Aussi la Commission s’était engagée à mener ses
recherches à partir de 2018. En échange, une partie du Parlement avait convenu
de valider mercredi son « copier-coller » de la dernière liste du
GAFI 2017. Mais la Tunisie se trouvant incluse dans cette liste depuis
novembre 2017, l’affaire a pris une autre tournure. D’autant que la
controverse autour de son inclusion sur la liste des paradis fiscaux avait
réveillé le camp pro-tunisien, résolu à éviter un deuxième revers diplomatique.
Les arguments déployés – nécessité d’épargner une « démocratie
naissante », petits cadeaux (dattes et huile d’olive) envoyés à des
élus – n’ont pas suffi à renverser la vapeur.

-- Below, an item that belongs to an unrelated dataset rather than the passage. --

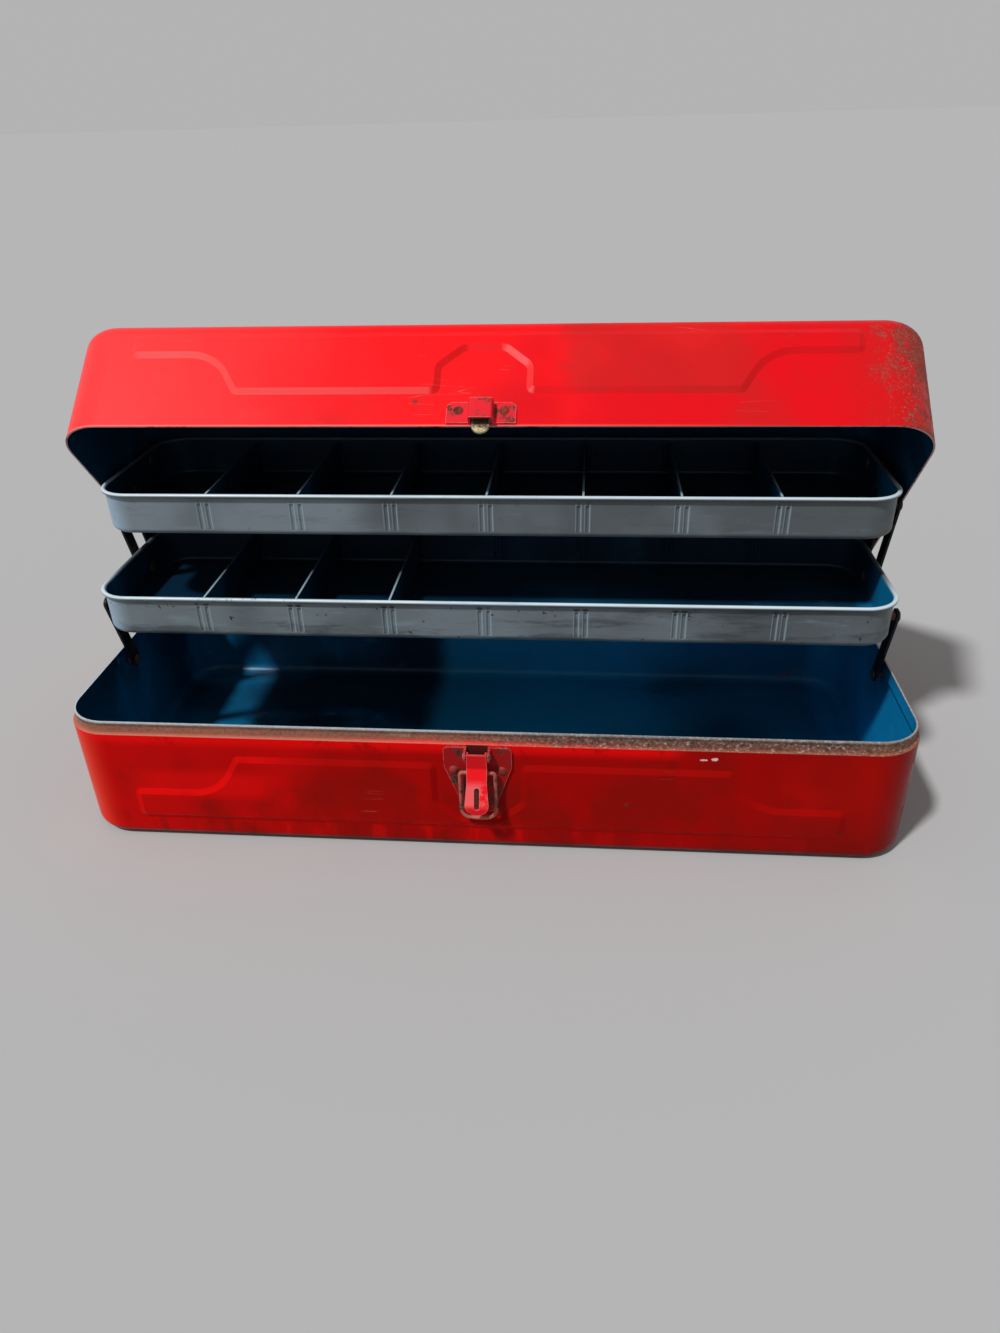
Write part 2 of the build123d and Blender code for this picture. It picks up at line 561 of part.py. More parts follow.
def latch_lever():
    """Bent sheet lever with side flanges, a slot and a rounded tip."""
    half, tip_half = LEVER_WIDTH / 2, LEVER_TIP_WIDTH / 2
    fold = FilletPolyline((LEVER_OUT, -LEVER_TOP), (LEVER_OUT, -LEVER_FOLD),
                          (LEVER_TIP_OUT, -LEVER_KNEE), (LEVER_TIP_OUT, -LEVER_TIP),
                          radius=LEVER_BEND_R)
    lever = extrude(side_plane(tip_half) * trace(fold, LEVER_SHEET), LEVER_TIP_WIDTH)
    right = [(half, -LEVER_TOP), (half, -FLANGE_FOOT), (tip_half, -LEVER_TIP + tip_half)]
    left = [(-x, height) for x, height in reversed(right)]
    outline = make_face(Polyline(*right, *left, close=True))
    outline += Pos(0, -LEVER_TIP + tip_half) * Circle(tip_half)
    slot = SlotOverall(SLOT_BOTTOM - SLOT_TOP, SLOT_WIDTH, rotation=90)
    outline -= Pos(0, -(SLOT_TOP + SLOT_BOTTOM) / 2) * slot
    lever &= extrude(FRONT_PLANE * outline, 2 * LEVER_TIP_OUT)
    foot_out = LEVER_OUT + (FLANGE_FOOT - LEVER_FOLD) * (LEVER_TIP_OUT - LEVER_OUT) / (
        LEVER_KNEE - LEVER_FOLD)
    flange = make_face(Polyline(
        (LEVER_OUT, -LEVER_TOP), (LATCH_PIN_OUT - 0.6, -LEVER_TOP),
        (LATCH_PIN_OUT - 2.0, -LATCH_PIN_DOWN), (FLANGE_BACK, -BAIL_DOWN + BUSH_R),
        (FLANGE_BACK, -FLANGE_FOOT), (foot_out, -FLANGE_FOOT), (LEVER_OUT, -LEVER_FOLD),
        close=True))
    flange -= Pos(LATCH_PIN_OUT, -LATCH_PIN_DOWN) * Circle(LATCH_PIN_R + FIT)
    flange -= Pos(BAIL_OUT, -BAIL_DOWN) * Circle(BUSH_R + FIT)
    for cheek in both_ends(extrude(side_plane(half) * flange, EAR_SHEET)):
        lever += cheek
    return lever


def bail_bush():
    """Tube held in the lever's flanges; the bail's ends turn in it."""
    reach = LEVER_WIDTH / 2 + BUSH_OVER
    y, z = FRONT - BAIL_OUT, BASE_HEIGHT - BAIL_DOWN
    return rod_x(-reach, reach, BUSH_R, y, z) - rod_x(-reach, reach, BAIL_WIRE_R + FIT, y, z)


def latch_bail():
    """Wire bail hanging from the lever, its ends turned in."""
    end, low = LEVER_WIDTH / 2 - 2 * EAR_SHEET, -BAIL_DOWN - BAIL_LENGTH
    corners = [(-end, -BAIL_DOWN), (-BAIL_SPREAD, -BAIL_DOWN), (-BAIL_SPREAD, low),
               (BAIL_SPREAD, low), (BAIL_SPREAD, -BAIL_DOWN), (end, -BAIL_DOWN)]
    radii = [BAIL_TURN_R, BAIL_BEND_R, BAIL_BEND_R, BAIL_TURN_R]
    path = FRONT_PLANE.offset(BAIL_OUT) * FilletPolyline(*corners, radius=radii)
    return sweep(Plane(origin=path @ 0, z_dir=path % 0) * Circle(BAIL_WIRE_R), path)


def front_rivets(places, sheet):
    """Domed rivets through a fitting and the front wall; (x, height) from the shoulder."""
    return [FRONT_PLANE.offset(sheet) * Pos(x, h) * domed_rivet(sheet + SHEET) for x, h in places]


# ---- Catch on the shut lid -------------------------------------------------------------------------
def lid_catch():
    """Riveted bracket with a hollow hump, open below, that the bail hooks over."""
    height = CATCH_TOP - CATCH_BOTTOM
    tabs = Rectangle(CATCH_WIDTH, height, align=(Align.CENTER, Align.MIN))
    tabs = fillet(tabs.vertices().group_by(Axis.Y)[-1], CATCH_ROUND)
    tabs = Pos(0, CATCH_BOTTOM) * tabs
    for x in (-CATCH_RIVET_X, CATCH_RIVET_X):
        tabs -= Pos(x, CATCH_RIVET_UP) * Circle(RIVET_R + FIT)
    catch = extrude(FRONT_PLANE * tabs, LATCH_SHEET)
    rise = HUMP_TOP - CATCH_BOTTOM
    stand = FRONT_PLANE * Pos(0, CATCH_BOTTOM) * Rectangle(
        HUMP_WIDTH, rise, align=(Align.CENTER, Align.MIN))
    hump = extrude(stand, HUMP_OUT)
    hump = fillet(hump.edges().filter_by(Axis.Z).group_by(Axis.Y)[0], HUMP_ROUND)
    catch += hump
    hollow = FRONT_PLANE * Pos(0, CATCH_BOTTOM - 1) * Rectangle(
        HUMP_WIDTH - 2 * LATCH_SHEET, rise + 1 - LATCH_SHEET, align=(Align.CENTER, Align.MIN))
    catch -= extrude(hollow, HUMP_OUT - LATCH_SHEET)
    return Pos(0, 0, SEAM) * catch


def catch_tongue():
    """Joggled tongue riveted inside the hump; its round end drops into the latch plate."""
    middle = LATCH_SHEET / 2
    line = Polyline((middle, TONGUE_TOP + RIVET_HEAD_R), (middle, CATCH_BOTTOM),
                    (middle + TONGUE_SET, CATCH_BOTTOM / 4), (middle + TONGUE_SET, -TONGUE_TIP))
    half = TONGUE_WIDTH / 2
    tongue = extrude(side_plane(half) * trace(line, LATCH_SHEET), TONGUE_WIDTH)
    top = TONGUE_TOP + RIVET_HEAD_R
    outline = Pos(0, top) * Rectangle(TONGUE_WIDTH, top + TONGUE_TIP - half, align=(Align.CENTER, Align.MAX))
    outline += Pos(0, half - TONGUE_TIP) * Circle(half)
    outline -= Pos(0, CATCH_RIVET_UP) * Circle(RIVET_R + FIT)
    tongue &= extrude(FRONT_PLANE * outline, HUMP_OUT)
    tip = tongue.edges().filter_by(GeomType.CIRCLE).group_by(Axis.Z)[0].sort_by(Axis.Y)[0]
    tongue = chamfer(tip, TONGUE_BEVEL)
    return Pos(0, 0, SEAM) * tongue


# ---- Carrying handle on the shut lid ---------------------------------------------------------------
def saddle_rivet_places():
    return [(x, y) for x in (-SADDLE_X, SADDLE_X) for y in (-SADDLE_RIVET_Y, SADDLE_RIVET_Y)]


def handle_saddle(x):
    """Strap bent over the handle's end and riveted to the lid in front of it and behind."""
    plane = Plane(origin=(x - SADDLE_WIDTH / 2, 0, LID_TOP), x_dir=(0, 1, 0), z_dir=(1, 0, 0))
    bore, outer = HANDLE_R + FIT, HANDLE_R + FIT + SADDLE_SHEET
    strap = Rectangle(SADDLE_LENGTH, SADDLE_SHEET, align=(Align.CENTER, Align.MIN))
    strap += Pos(0, HANDLE_LIFT) * Circle(outer)
    strap += Rectangle(2 * outer, HANDLE_LIFT, align=(Align.CENTER, Align.MIN))
    strap -= Pos(0, HANDLE_LIFT) * Circle(bore)
    strap -= Rectangle(2 * bore, HANDLE_LIFT, align=(Align.CENTER, Align.MIN))
    strap -= Rectangle(SADDLE_LENGTH, 4 * SADDLE_SHEET, align=(Align.CENTER, Align.MAX))
    saddle = extrude(plane * strap, SADDLE_WIDTH)
    for hole_x, y in saddle_rivet_places():
        saddle -= Pos(hole_x, y, LID_TOP) * Cylinder(RIVET_R + FIT, 4 * SADDLE_SHEET)
    return saddle


def carrying_handle():
    """Round bar handle folded back flat on the lid, its ends turned out into the saddles."""
    corners = [(-HANDLE_END_X, 0), (-HANDLE_LEG_X, 0), (-HANDLE_LEG_X, HANDLE_REACH),
               (HANDLE_LEG_X, HANDLE_REACH), (HANDLE_LEG_X, 0), (HANDLE_END_X, 0)]
    radii = [HANDLE_TURN_R, HANDLE_BEND_R, HANDLE_BEND_R, HANDLE_TURN_R]
    path = Plane.XY.offset(LID_TOP + HANDLE_LIFT) * FilletPolyline(*corners, radius=radii)
    return sweep(Plane(origin=path @ 0, z_dir=path % 0) * Circle(HANDLE_R), path)


def handle_rivets():
    return [Pos(x, y, LID_TOP + SADDLE_SHEET) * domed_rivet(SADDLE_SHEET + SHEET)
            for x, y in saddle_rivet_places()]


# ---- Build -----------------------------------------------------------------------------------------
os.makedirs("parts", exist_ok=True)

save("base_shell", base_shell())
save("latch_plate", latch_plate())
save("latch_plate_rivets", *front_rivets(
    [(-LATCH_RIVET_X, -LATCH_RIVET_DOWN), (LATCH_RIVET_X, -LATCH_RIVET_DOWN)], LATCH_SHEET))
save("latch_pin", latch_pin())
save("latch_lever", latch_lever())
save("latch_bail_bush", bail_bush())
save("latch_bail", latch_bail())
save("base_pivot_rivets", *wall_pivots(BASE_PIVOTS))

save("lid_shell", opened(lid_shell()))
save("lid_catch", opened(lid_catch()))
save("catch_tongue", opened(catch_tongue()))
save("catch_rivets", *[opened(rivet) for rivet in front_rivets(
    [(x, SEAM + CATCH_RIVET_UP) for x in (-CATCH_RIVET_X, 0, CATCH_RIVET_X)], LATCH_SHEET)])
save("carrying_handle", opened(carrying_handle()))
save("handle_rivets", *[opened(rivet) for rivet in handle_rivets()])
save("lid_pivot_rivets", *[opened(rivet) for rivet in wall_pivots([(LINK_LID_SHUT, OUTER_ARM)])])

for side, way in (("left", -1), ("right", 1)):
    save(f"hinge_base_leaf_{side}", hinge_leaf(way * HINGE_X, -1))
    save(f"hinge_lid_leaf_{side}", opened(hinge_leaf(way * HINGE_X, 1)))
    save(f"hinge_pin_{side}", hinge_pin(way * HINGE_X))
    save(f"handle_saddle_{side}", opened(handle_saddle(way * SADDLE_X)))
save("hinge_base_rivets", *hinge_rivets(-1))
save("hinge_lid_rivets", *[opened(rivet) for rivet in hinge_rivets(1)])

save("lower_tray", tray(LOWER_TRAY_FRONT, LOWER_TRAY_Z, LOWER_PIVOTS))
save("lower_tray_pivot_rivets", *tray_pivots(LOWER_PIVOTS))
save("upper_tray", tray(UPPER_TRAY_FRONT, UPPER_TRAY_Z, UPPER_PIVOTS))
save("upper_tray_pivot_rivets", *tray_pivots(UPPER_PIVOTS))
for number, x in enumerate(slot_positions(), 1):
    if number <= LOWER_SLOTS_USED:
        save(f"lower_divider_{number}", divider(x, LOWER_TRAY_FRONT, LOWER_TRAY_Z))
    save(f"upper_divider_{number}", divider(x, UPPER_TRAY_FRONT, UPPER_TRAY_Z))

for name, right_bar in arms().items():
    right, left = both_ends(right_bar)
    save(f"{name}_right", right)
    save(f"{name}_left", left)
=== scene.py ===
import json
import math

import bpy
from mathutils import Matrix, Vector

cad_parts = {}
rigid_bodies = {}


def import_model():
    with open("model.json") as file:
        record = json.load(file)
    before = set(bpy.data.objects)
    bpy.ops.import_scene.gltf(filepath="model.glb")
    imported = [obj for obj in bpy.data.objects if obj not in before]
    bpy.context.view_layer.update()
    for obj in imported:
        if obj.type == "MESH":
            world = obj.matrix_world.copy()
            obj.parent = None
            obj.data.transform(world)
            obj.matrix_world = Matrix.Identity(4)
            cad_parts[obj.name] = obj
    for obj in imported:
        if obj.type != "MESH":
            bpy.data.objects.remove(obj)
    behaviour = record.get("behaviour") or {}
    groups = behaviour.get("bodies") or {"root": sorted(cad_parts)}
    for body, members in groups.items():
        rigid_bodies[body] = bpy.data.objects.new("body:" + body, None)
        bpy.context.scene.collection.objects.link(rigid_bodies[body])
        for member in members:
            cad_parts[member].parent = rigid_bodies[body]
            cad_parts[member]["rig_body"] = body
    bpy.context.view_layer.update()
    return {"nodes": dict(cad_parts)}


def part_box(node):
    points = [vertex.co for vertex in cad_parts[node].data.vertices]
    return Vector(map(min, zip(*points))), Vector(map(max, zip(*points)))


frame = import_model()

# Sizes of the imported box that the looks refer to, in metres.
HINGE = (0.0, 0.08575, 0.06175)
LID_OPEN = math.radians(50.5)
SHOULDER = 0.0616
FRONT = -0.0828
END = 0.203
LID_RIM = 0.0619
LID_TOP = 0.1221
SHEET = 0.0008
RIM_WIDE = 0.0023
RIM_IN = 0.0016
RIM_CORNER = 0.0176
SLOT_PITCH = 0.0464
RIB_OFFSET = 0.0021
LID_BODIES = ("lid", "handle")
LID_FRONT_NORMAL = (0.0, -math.cos(LID_OPEN), math.sin(LID_OPEN))
# Two small chips of paint under the lip: middle x and z, and half their size.
PALE_CHIPS = ((0.1035, 0.0564, 0.0026, 0.0008), (0.1082, 0.0570, 0.0022, 0.0010))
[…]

A Tunis, l’amertume est vive devant ce nouvel échec.
« La diplomatie tunisienne n’a pas fait son travail, elle n’a pas été
assez réactive », regrette un analyste. Les conséquences en termes
d’accès aux marchés financiers internationaux ne sont toutefois pas jugées
évidentes par les professionnels. « Les marchés et les bailleurs ont
déjà intégré l’information depuis l’inclusion de la Tunisie sur la liste du
GAFI, relativise un dirigeant d’une banque tunisienne. Le vote du
Parlement européen n’y change pas grand-chose. » A la suite de ces
atteintes répétées à l’image du pays, d’autres têtes vont rouler.